> **Given problem**:
Copy exactly the lines from the one containing "# The weld beads: each" through the one containing "if empty is", both included, and nothing else.

[Records]
::::

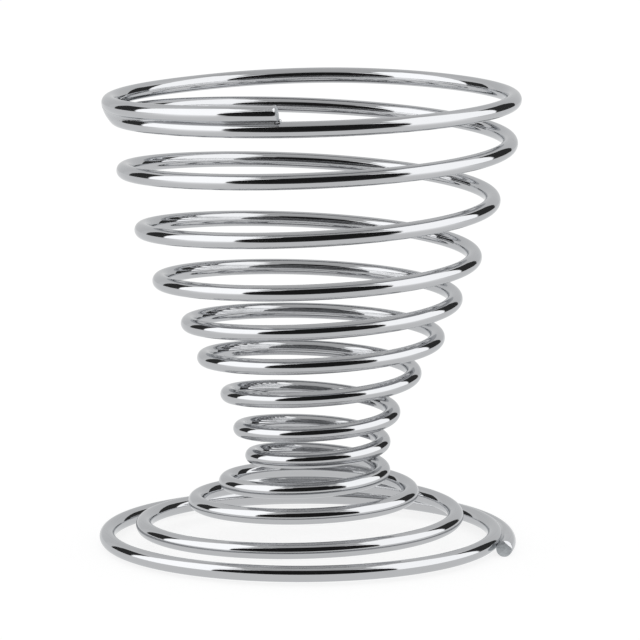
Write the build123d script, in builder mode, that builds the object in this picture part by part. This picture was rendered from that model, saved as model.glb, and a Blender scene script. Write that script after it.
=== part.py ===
"""Spiral egg holder.

One round steel wire is wound as a double cone: a wide foot that lies on the table, a narrow
waist, and a cup whose turns widen up to the rim. Each end of the wire is welded to the turn
beside it. The wire is a spring, so it is divided where its turns move on each other: the foot,
the flare, the stiff waist, five cup turns and the rim, with a hairline gap between them.

Places along the wire are counted in turns. A whole number of turns lies at +X, and the wire
climbs anticlockwise, seen from above. Z = 0 is the table.
"""
import os
from math import ceil, cos, sin, sqrt, tau

from build123d import *

os.makedirs("parts", exist_ok=True)

# Driving sizes. Radii and heights are those of the wire's centre line.
wire_diameter = 2.0
foot_radius = 26.05
waist_radius = 7.6
rim_radius = 25.3
waist_height = 10.85
rim_height = 56.1
foot_flat_depth = 0.5
strand_gap = 0.45
turn_gap = 0.3

# The weld beads between a wire end and the strand beside it
weld_bead_radius = 0.75
weld_bead_rounding = 0.35
rim_weld_length = 2.6
foot_weld_length = 4.0

# Places along the wire, in turns
whole_turn = 1
wire_start_turns = -0.05
stack_start_turns = 13.5
wire_end_turns = 13.73
foot_cut_turns, flare_cut_turns, waist_cut_turns, rim_cut_turns = 1.73, 2.73, 6.73, 11.73
cup_turns = 5
rim_weld_turns = 13.69
foot_weld_turns = 0.02

# From the foot's second half turn to the waist, one entry each half turn:
# how far the radius is from the waist's to the foot's, and how far the wire has climbed.
foot_radius_shares = (1.0, 0.84, 0.75, 0.56, 0.39, 0.255, 0.18, 0.07, 0.0)
foot_climb_shares = (0.01, 0.045, 0.135, 0.285, 0.43, 0.565, 0.675, 0.83, 1.0)

# From the waist to just past the rim's end, one entry each half turn
cup_radius_shares = (
    0.065, 0.085, 0.135, 0.175, 0.285, 0.34, 0.45, 0.455, 0.575, 0.655,
    0.71, 0.78, 0.84, 0.905, 0.96, 0.995, 0.985, 1.005, 0.99,
)
cup_climb_shares = (
    0.038, 0.077, 0.122, 0.175, 0.231, 0.278, 0.333, 0.375, 0.441, 0.495,
    0.56, 0.637, 0.719, 0.803, 0.879, 0.953, 1.0, 1.008, 1.06,
)

wire_radius = wire_diameter / 2
strand_step = wire_diameter + strand_gap
ring_height = wire_radius - foot_flat_depth

radii = [waist_radius + share * (foot_radius - waist_radius) for share in foot_radius_shares]
radii += [waist_radius + share * (rim_radius - waist_radius) for share in cup_radius_shares]
heights = [ring_height + share * (waist_height - ring_height) for share in foot_climb_shares]
heights += [waist_height + share * (rim_height - waist_height) for share in cup_climb_shares]
# The foot starts outside its own second turn, flat on the table.
radii.insert(0, radii[1] + strand_step)
heights.insert(0, ring_height)


def smooth_value(values, turns):
    """A value between the half-turn entries of a table, on a cubic with no kinks."""
    entry = min(max(int(2 * turns), 0), len(values) - 2)
    part = 2 * turns - entry
    before, low, high, after = (
        values[min(max(entry + step, 0), len(values) - 1)] for step in (-1, 0, 1, 2)
    )
    low_slope, high_slope = (high - before) / 2, (after - low) / 2
    rise = high - low
    bend = (low_slope + high_slope - 2 * rise) * part
    return low + part * (low_slope + part * (3 * rise - 2 * low_slope - high_slope + bend))


def radius_at(turns):
    """The centre line's distance from the axis."""
    if turns < 0:
        return radius_at(turns + whole_turn) + strand_step
    return smooth_value(radii, turns)


def height_at(turns):
    """The centre line's height. Past stack_start_turns the rim lies on the strand below it."""
    if turns > stack_start_turns:
        return height_at(turns - whole_turn) + strand_step
    if turns < 0:
        return ring_height
    return smooth_value(heights, turns)


def wire_point(turns):
    """A point of the wire's centre line."""
    angle = tau * turns
    return Vector(radius_at(turns) * cos(angle), radius_at(turns) * sin(angle), height_at(turns))


def wire_direction(turns, reach=0.02):
    """The direction in which the wire runs there, towards the rim."""
    return (wire_point(turns + reach) - wire_point(turns - reach)).normalized()


def meeting_point(start, start_direction, end, end_direction):
    """Where two arcs meet that leave start and reach end in the given directions."""
    chord = end - start
    both = start_direction + end_direction
    a = 2 * (start_direction.dot(end_direction) - 1)
    b = -2 * chord.dot(both)
    c = chord.dot(chord)
    length = (-b - sqrt(b * b - 4 * a * c)) / (2 * a)
    return (start + end + (start_direction - end_direction) * length) / 2


def centre_line(first, last):
    """The wire's path from one place to another: two tangent arcs to each quarter turn."""
    spans = ceil((last - first) * 4)
    places = [first + (last - first) * span / spans for span in range(spans + 1)]
    with BuildLine() as path:
        for here, there in zip(places, places[1:]):
            start, end = wire_point(here), wire_point(there)
            start_direction, end_direction = wire_direction(here), wire_direction(there)
            middle = meeting_point(start, start_direction, end, end_direction)
            arc = TangentArc(start, middle, tangent=start_direction)
            TangentArc(middle, end, tangent=arc % 1)
    return path.wire()


def clear_of_cut(turns, side):
    """A place half a turn gap before (-1) or after (+1) a cut through the wire."""
    return turns + side * turn_gap / 2 / (tau * radius_at(turns))


def least_gap(first, last, points_per_turn=60):
    """The least space between the strands of one stretch of wire, measured on points."""
    count = int((last - first) * points_per_turn)
    points = [wire_point(first + step / points_per_turn) for step in range(count + 1)]
    apart = points_per_turn // 2
    spaces = [
        (points[j] - points[i]).length
        for i in range(len(points)) for j in range(i + apart, len(points))
    ]
    return min(spaces, default=float("inf")) - wire_diameter


def report(name, piece, first, last):
    """Print a stretch's length, how its volume compares, and its gap to itself."""
    length = centre_line(first, last).length
    share = piece.volume / (length * tau / 2 * wire_radius**2)
    print(f"{name}: {length:.1f} mm of wire, volume share {share:.4f}", end=", ")
    print(f"least gap to itself {least_gap(first, last):.2f} mm")


# The foot: almost two turns, with a flat along its underside where it rests on the table
foot_places = wire_start_turns, clear_of_cut(foot_cut_turns, -1)
foot_path = centre_line(*foot_places)
with BuildPart() as foot_ring:
    with BuildSketch(Plane(origin=foot_path @ 0, z_dir=foot_path % 0)):
        Circle(wire_radius)
    sweep(path=foot_path)
    split(bisect_by=Plane.XY, keep=Keep.TOP)
foot_ring.part.label = "foot_ring"
export_step(foot_ring.part, "parts/foot_ring.step")
report("foot_ring", foot_ring.part, *foot_places)

# The other stretches of wire, from the foot up to the rim
stretches = {
    "flare_turn": (foot_cut_turns, flare_cut_turns),
    "waist_coil": (flare_cut_turns, waist_cut_turns),
}
for number in range(cup_turns):
    stretches[f"cup_turn_{number + 1}"] = (waist_cut_turns + number, waist_cut_turns + number + 1)

for name, (low_cut, high_cut) in stretches.items():
    places = clear_of_cut(low_cut, 1), clear_of_cut(high_cut, -1)
    path = centre_line(*places)
    with BuildPart() as stretch:
        with BuildSketch(Plane(origin=path @ 0, z_dir=path % 0)):
            Circle(wire_radius)
        sweep(path=path)
    stretch.part.label = name
    export_step(stretch.part, f"parts/{name}.step")
    report(name, stretch.part, *places)

# The rim: two turns, the upper one stacked on the lower one at its end
rim_places = clear_of_cut(rim_cut_turns, 1), wire_end_turns
rim_path = centre_line(*rim_places)
with BuildPart() as rim_ring:
    with BuildSketch(Plane(origin=rim_path @ 0, z_dir=rim_path % 0)):
        Circle(wire_radius)
    sweep(path=rim_path)
rim_ring.part.label = "rim_ring"
export_step(rim_ring.part, "parts/rim_ring.step")
report("rim_ring", rim_ring.part, *rim_places)


def bead_plane(upper, lower):
    """The plane between two strands, facing along the wire."""
    return Plane(origin=(wire_point(upper) + wire_point(lower)) / 2, z_dir=wire_direction(upper))


# The weld beads: each fills the groove between a wire end and the strand beside it
with BuildPart() as rim_weld:
    with BuildSketch(bead_plane(rim_weld_turns, rim_weld_turns - whole_turn)):
        Circle(weld_bead_radius)
    extrude(amount=rim_weld_length / 2, both=True)
    fillet(rim_weld.edges().filter_by(GeomType.CIRCLE), weld_bead_rounding)
    add(rim_ring.part, mode=Mode.SUBTRACT)
rim_weld.part.label = "rim_weld"
export_step(rim_weld.part, "parts/rim_weld.step")

with BuildPart() as foot_weld:
    with BuildSketch(bead_plane(foot_weld_turns, foot_weld_turns + whole_turn)):
        Circle(weld_bead_radius)
    extrude(amount=foot_weld_length / 2, both=True)
    fillet(foot_weld.edges().filter_by(GeomType.CIRCLE), weld_bead_rounding)
    add(foot_ring.part, mode=Mode.SUBTRACT)
    split(bisect_by=Plane.XY, keep=Keep.TOP)
foot_weld.part.label = "foot_weld"
export_step(foot_weld.part, "parts/foot_weld.step")
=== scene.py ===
# %% [markdown]
# # Spiral egg holder
# The real thing is one steel wire, two millimetres thick, wound as a double cone and plated with
# bright chrome. It stands on its wide foot, narrows to a waist, and opens into a springy cup. The
# CAD model gives the bodies that move when the cup is pressed. This script gives the wire its
# unbroken, round, mirror-like look around that frame.

# %% Load the frame
from math import acos, atan2, ceil, cos, pi, radians, sin, sqrt, tan, tau

import bmesh
import bpy
from mathutils import Matrix, Vector


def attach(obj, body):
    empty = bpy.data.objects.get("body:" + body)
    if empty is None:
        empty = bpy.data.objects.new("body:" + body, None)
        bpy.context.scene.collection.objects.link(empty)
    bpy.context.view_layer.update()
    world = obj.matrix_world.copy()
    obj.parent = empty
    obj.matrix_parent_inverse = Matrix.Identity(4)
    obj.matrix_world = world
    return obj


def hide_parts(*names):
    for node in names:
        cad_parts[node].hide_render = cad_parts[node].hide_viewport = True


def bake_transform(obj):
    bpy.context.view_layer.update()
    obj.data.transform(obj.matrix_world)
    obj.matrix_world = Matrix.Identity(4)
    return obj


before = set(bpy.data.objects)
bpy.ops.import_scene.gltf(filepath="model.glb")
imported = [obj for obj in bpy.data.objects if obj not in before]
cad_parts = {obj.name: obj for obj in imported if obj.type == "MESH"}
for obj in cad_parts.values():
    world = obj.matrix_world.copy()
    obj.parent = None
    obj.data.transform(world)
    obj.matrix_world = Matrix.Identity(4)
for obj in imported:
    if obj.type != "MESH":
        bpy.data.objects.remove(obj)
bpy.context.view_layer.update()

# %% [markdown]
# ## The camera
# The photograph was taken from far off with a long lens, a little above the rim's height. The
# camera could be placed by eye, but the turns are ellipses whose flatness gives its height above
# them, and the near and far sides of the foot give its distance. The shift moves the frame as the
# photograph's crop does, without turning the camera.

# %% Camera
image_pixels = 640
focal_pixels = 5092
camera_distance = 0.6403
camera_elevation = radians(9.12)
aim_height = 0.0275
aim_pixel_x, aim_pixel_y = 313.3, 324.8
sensor_millimetres = 36

camera_data = bpy.data.cameras.new("photo_camera")
camera_data.sensor_width = sensor_millimetres
camera_data.lens = sensor_millimetres * focal_pixels / image_pixels
camera_data.shift_x = 0.5 - aim_pixel_x / image_pixels
camera_data.shift_y = aim_pixel_y / image_pixels - 0.5
camera = bpy.data.objects.new("photo_camera", camera_data)
bpy.context.collection.objects.link(camera)
towards_camera = Vector((0, -cos(camera_elevation), sin(camera_elevation)))
camera.location = Vector((0, 0, aim_height)) + camera_distance * towards_camera
camera.rotation_euler = (pi / 2 - camera_elevation, 0, 0)
bpy.context.scene.camera = camera
bpy.context.scene.view_settings.view_transform = "Standard"
print("Lens:", round(camera_data.lens, 1), "mm")

# %% [markdown]
# ## The wire's path
# A spiral spring like this is wound on a mandrel, and its turns are never quite even. So the path
# isn't one formula: its radius and height are read every half turn from short tables of shares,
# and a smooth cubic joins them. Places along the wire are counted in turns. A whole number of
# turns lies at +X, and the wire climbs anticlockwise, seen from above.

# %% The wire's sizes and tables
wire_radius = 0.001
foot_start_radius = 0.025
foot_radius = 0.02605
waist_radius = 0.0076
rim_radius = 0.0253
ring_height = 0.0005
waist_height = 0.01085
rim_height = 0.0561

wire_start, wire_end = -0.05, 13.7225

foot_radius_shares = (1.0, 0.83, 0.75, 0.56, 0.39, 0.255, 0.18, 0.06, 0.0)
foot_climb_shares = (0.01, 0.045, 0.135, 0.285, 0.43, 0.565, 0.675, 0.83, 1.0)
cup_radius_shares = (
    0.065, 0.085, 0.135, 0.175, 0.285, 0.34, 0.45, 0.455, 0.575, 0.655,
    0.71, 0.78, 0.84, 0.905, 0.96, 0.957, 0.985, 1.009, 0.99,
)
cup_climb_shares = (
    0.038, 0.077, 0.122, 0.175, 0.231, 0.278, 0.333, 0.375, 0.441, 0.495,
    0.56, 0.637, 0.719, 0.803, 0.879, 0.952, 1.0, 0.991, 1.05,
)

radii = [waist_radius + share * (foot_radius - waist_radius) for share in foot_radius_shares]
radii += [waist_radius + share * (rim_radius - waist_radius) for share in cup_radius_shares]
heights = [ring_height + share * (waist_height - ring_height) for share in foot_climb_shares]
heights += [waist_height + share * (rim_height - waist_height) for share in cup_climb_shares]
radii.insert(0, foot_start_radius)
heights.insert(0, ring_height)
print("Table entries:", len(radii))

# %% [markdown]
# The two ends need closer tables. A spot weld presses hot wire into the strand beside it, so the
# foot's end comes within 1.7 millimetres of its neighbour, middle to middle, though the wire is 2
# thick, and then swings away from it. The rim's last turn rises at the back and sinks on the left,
# onto the strand below.

# %% Closer tables for the welded ends
foot_end_from, foot_end_until, foot_end_step = -0.1, 0.3, 0.05
foot_swings_from = 0.15
foot_end_radii = (0.0255, 0.0251, 0.0245, 0.0244, 0.02465, 0.0251, 0.02545, 0.02565, 0.0258)
foot_end_heights = (0.00035, 0.00035, 0.00038, 0.0004, 0.00044, 0.00048, 0.00052, 0.00055, 0.00058)

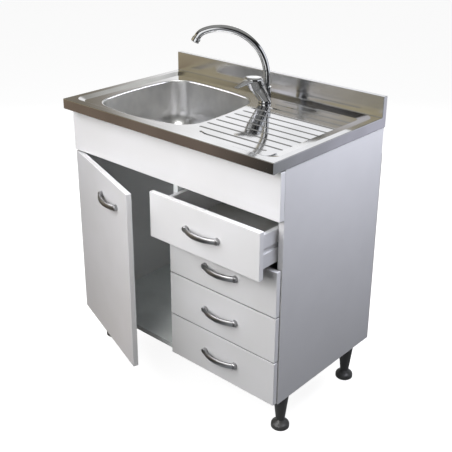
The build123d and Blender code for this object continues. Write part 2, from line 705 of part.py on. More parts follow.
def make_handle(x, z):
    """Bow handle on the front's face, with its two screws through the front."""
    left, right = handle_screw_places(x)
    middle_y = FRONT_Y - HANDLE_BULGE + HANDLE_BAR_DEPTH / 2
    end_y = FRONT_Y - HANDLE_END_RISE
    bow = ThreePointArc((left, end_y, z), (x, middle_y, z), (right, end_y, z))
    section_plane = Plane(origin=bow @ 0, z_dir=bow % 0, x_dir=(0, 0, 1))
    section = section_plane * Ellipse(HANDLE_BAR_HEIGHT / 2, HANDLE_BAR_DEPTH / 2)
    bar = sweep(section, path=bow)
    foot_top = end_y - HANDLE_BAR_DEPTH / 2
    feet = [cross_rod(place, z, foot_top, FRONT_Y, HANDLE_FOOT_R) for place in (left, right)]
    feet = [chamfer(foot.faces().sort_by(Axis.Y)[0].edges(), 2) for foot in feet]
    bow_piece = bar + feet[0] + feet[1]
    pieces = [bow_piece]
    for place in (left, right):
        shank = cross_rod(place, z, FRONT_Y, FRONT_REAR_Y, SCREW_R)
        pieces.append(shank + cross_rod(place, z, FRONT_REAR_Y, FRONT_REAR_Y + SCREW_HEAD, SCREW_HEAD_R))
    return Compound(children=pieces)


# ---------------------------------------------------------------- door
def make_door():
    """Lay-on door with its handle bores and the hinges' cup holes."""
    door = eased(board(DOOR_LEFT, DOOR_RIGHT, FRONT_Y, FRONT_REAR_Y, FRONTS_BOTTOM, FRONTS_TOP))
    door -= handle_bores(DOOR_LEFT + DOOR_HANDLE_FROM_HINGE, door_handle_z())
    for z in HINGE_HEIGHTS:
        hole_floor = FRONT_REAR_Y - CUP_DEPTH - FIT_GAP
        door -= cross_rod(CUP_X, z, hole_floor, FRONT_REAR_Y + 1, CUP_R + CUP_FIT)
    return door


def door_handle_z():
    """The door's handle is level with the top drawer's."""
    return drawer_bottom(1) + DRAWER_FRONT_HEIGHT / 2


def make_hinge_cups():
    """Cups pressed into the door's back, each with a flange above and below and its pin."""
    cups = []
    for z in HINGE_HEIGHTS:
        cup = cross_rod(CUP_X, z, FRONT_REAR_Y - CUP_DEPTH, FRONT_REAR_Y, CUP_R)
        flange = cross_rod(CUP_X, z, FRONT_REAR_Y, FRONT_REAR_Y + CUP_FLANGE_THICK, CUP_R + CUP_FLANGE)
        keep = board(CUP_X - 0.8 * CUP_R, CUP_X + CUP_R, FRONT_REAR_Y, CARCASS_FRONT_Y,
                     z - 2 * CUP_R, z + 2 * CUP_R)
        cup += flange & keep
        cup -= cross_rod(CUP_X, z, FRONT_REAR_Y - CUP_DEPTH + CUP_WALL, CARCASS_FRONT_Y, CUP_R - CUP_WALL)
        cups.append(cup)
    return Compound(children=cups)


def hinge_pin_half():
    """Half the length of a hinge pin, from wall to wall of its cup."""
    off_centre = CUP_X - HINGE_X + PIN_R
    return sqrt((CUP_R - CUP_WALL) ** 2 - off_centre**2)


def make_hinge_pins():
    """Pins across the cups, on the door's turning axis."""
    half = hinge_pin_half()
    return Compound(children=[post(HINGE_X, HINGE_Y, z - half, z + half, PIN_R) for z in HINGE_HEIGHTS])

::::

> **Complete answer**:
# The weld beads: each fills the groove between a wire end and the strand beside it
with BuildPart() as rim_weld:
    with BuildSketch(bead_plane(rim_weld_turns, rim_weld_turns - whole_turn)):
        Circle(weld_bead_radius)
    extrude(amount=rim_weld_length / 2, both=True)
    fillet(rim_weld.edges().filter_by(GeomType.CIRCLE), weld_bead_rounding)
    add(rim_ring.part, mode=Mode.SUBTRACT)
rim_weld.part.label = "rim_weld"
export_step(rim_weld.part, "parts/rim_weld.step")

with BuildPart() as foot_weld:
    with BuildSketch(bead_plane(foot_weld_turns, foot_weld_turns + whole_turn)):
        Circle(weld_bead_radius)
    extrude(amount=foot_weld_length / 2, both=True)
    fillet(foot_weld.edges().filter_by(GeomType.CIRCLE), weld_bead_rounding)
    add(foot_ring.part, mode=Mode.SUBTRACT)
    split(bisect_by=Plane.XY, keep=Keep.TOP)
foot_weld.part.label = "foot_weld"
export_step(foot_weld.part, "parts/foot_weld.step")
=== scene.py ===
# %% [markdown]
# # Spiral egg holder
# The real thing is one steel wire, two millimetres thick, wound as a double cone and plated with
# bright chrome. It stands on its wide foot, narrows to a waist, and opens into a springy cup. The
# CAD model gives the bodies that move when the cup is pressed. This script gives the wire its
# unbroken, round, mirror-like look around that frame.

# %% Load the frame
from math import acos, atan2, ceil, cos, pi, radians, sin, sqrt, tan, tau

import bmesh
import bpy
from mathutils import Matrix, Vector


def attach(obj, body):
    empty = bpy.data.objects.get("body:" + body)
    if empty is None:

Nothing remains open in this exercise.